▶ [Collected material]:
[start]
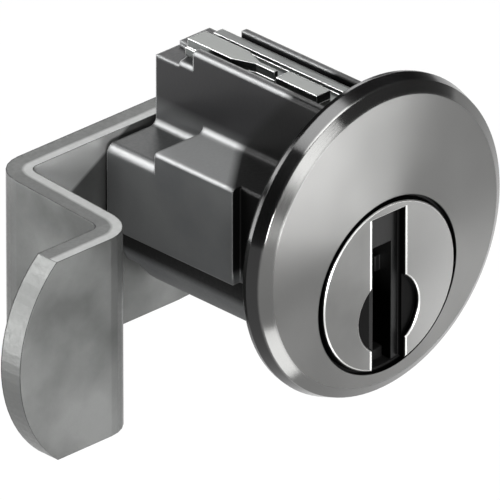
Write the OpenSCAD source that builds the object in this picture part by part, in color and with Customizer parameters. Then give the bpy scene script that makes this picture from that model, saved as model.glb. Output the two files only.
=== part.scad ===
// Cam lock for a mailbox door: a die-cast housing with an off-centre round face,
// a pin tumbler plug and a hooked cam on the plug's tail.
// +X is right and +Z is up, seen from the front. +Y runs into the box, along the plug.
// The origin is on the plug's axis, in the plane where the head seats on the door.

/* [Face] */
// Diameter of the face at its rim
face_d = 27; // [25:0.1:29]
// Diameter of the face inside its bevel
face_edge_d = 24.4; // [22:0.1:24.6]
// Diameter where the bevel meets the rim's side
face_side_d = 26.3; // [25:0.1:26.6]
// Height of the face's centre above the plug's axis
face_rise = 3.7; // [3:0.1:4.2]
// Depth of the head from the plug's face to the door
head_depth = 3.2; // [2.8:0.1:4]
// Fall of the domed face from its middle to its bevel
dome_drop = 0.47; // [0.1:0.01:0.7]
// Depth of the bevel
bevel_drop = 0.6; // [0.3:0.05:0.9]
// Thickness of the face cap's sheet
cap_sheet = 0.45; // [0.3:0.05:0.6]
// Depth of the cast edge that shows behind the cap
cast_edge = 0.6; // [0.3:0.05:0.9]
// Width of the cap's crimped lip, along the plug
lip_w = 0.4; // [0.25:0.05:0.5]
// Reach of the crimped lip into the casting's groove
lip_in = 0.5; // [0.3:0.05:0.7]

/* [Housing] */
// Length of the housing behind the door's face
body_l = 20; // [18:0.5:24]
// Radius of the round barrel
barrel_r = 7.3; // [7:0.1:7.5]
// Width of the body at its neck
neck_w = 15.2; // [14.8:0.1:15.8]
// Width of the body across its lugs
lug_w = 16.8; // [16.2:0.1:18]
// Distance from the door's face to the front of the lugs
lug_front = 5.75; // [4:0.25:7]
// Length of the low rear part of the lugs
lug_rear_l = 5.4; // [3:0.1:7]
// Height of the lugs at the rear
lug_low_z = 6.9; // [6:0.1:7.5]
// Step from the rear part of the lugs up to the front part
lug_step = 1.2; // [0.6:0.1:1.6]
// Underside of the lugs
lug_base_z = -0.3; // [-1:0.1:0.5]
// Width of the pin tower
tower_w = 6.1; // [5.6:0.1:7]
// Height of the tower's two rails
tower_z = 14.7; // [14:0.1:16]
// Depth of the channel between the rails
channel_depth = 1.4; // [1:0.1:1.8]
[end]
▶ [To be done]: All of the data needs to be printed once more, exactly.

▶ [Solved problem]:
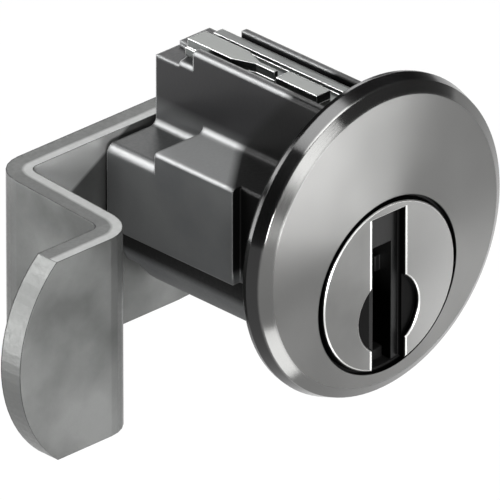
Write the OpenSCAD source that builds the object in this picture part by part, in color and with Customizer parameters. Then give the bpy scene script that makes this picture from that model, saved as model.glb. Output the two files only.
=== part.scad ===
// Cam lock for a mailbox door: a die-cast housing with an off-centre round face,
// a pin tumbler plug and a hooked cam on the plug's tail.
// +X is right and +Z is up, seen from the front. +Y runs into the box, along the plug.
// The origin is on the plug's axis, in the plane where the head seats on the door.

/* [Face] */
// Diameter of the face at its rim
face_d = 27; // [25:0.1:29]
// Diameter of the face inside its bevel
face_edge_d = 24.4; // [22:0.1:24.6]
// Diameter where the bevel meets the rim's side
face_side_d = 26.3; // [25:0.1:26.6]
// Height of the face's centre above the plug's axis
face_rise = 3.7; // [3:0.1:4.2]
// Depth of the head from the plug's face to the door
head_depth = 3.2; // [2.8:0.1:4]
// Fall of the domed face from its middle to its bevel
dome_drop = 0.47; // [0.1:0.01:0.7]
// Depth of the bevel
bevel_drop = 0.6; // [0.3:0.05:0.9]
// Thickness of the face cap's sheet
cap_sheet = 0.45; // [0.3:0.05:0.6]
// Depth of the cast edge that shows behind the cap
cast_edge = 0.6; // [0.3:0.05:0.9]
// Width of the cap's crimped lip, along the plug
lip_w = 0.4; // [0.25:0.05:0.5]
// Reach of the crimped lip into the casting's groove
lip_in = 0.5; // [0.3:0.05:0.7]

/* [Housing] */
// Length of the housing behind the door's face
body_l = 20; // [18:0.5:24]
// Radius of the round barrel
barrel_r = 7.3; // [7:0.1:7.5]
// Width of the body at its neck
neck_w = 15.2; // [14.8:0.1:15.8]
// Width of the body across its lugs
lug_w = 16.8; // [16.2:0.1:18]
// Distance from the door's face to the front of the lugs
lug_front = 5.75; // [4:0.25:7]
// Length of the low rear part of the lugs
lug_rear_l = 5.4; // [3:0.1:7]
// Height of the lugs at the rear
lug_low_z = 6.9; // [6:0.1:7.5]
// Step from the rear part of the lugs up to the front part
lug_step = 1.2; // [0.6:0.1:1.6]
// Underside of the lugs
lug_base_z = -0.3; // [-1:0.1:0.5]
// Width of the pin tower
tower_w = 6.1; // [5.6:0.1:7]
// Height of the tower's two rails
tower_z = 14.7; // [14:0.1:16]
// Depth of the channel between the rails
channel_depth = 1.4; // [1:0.1:1.8]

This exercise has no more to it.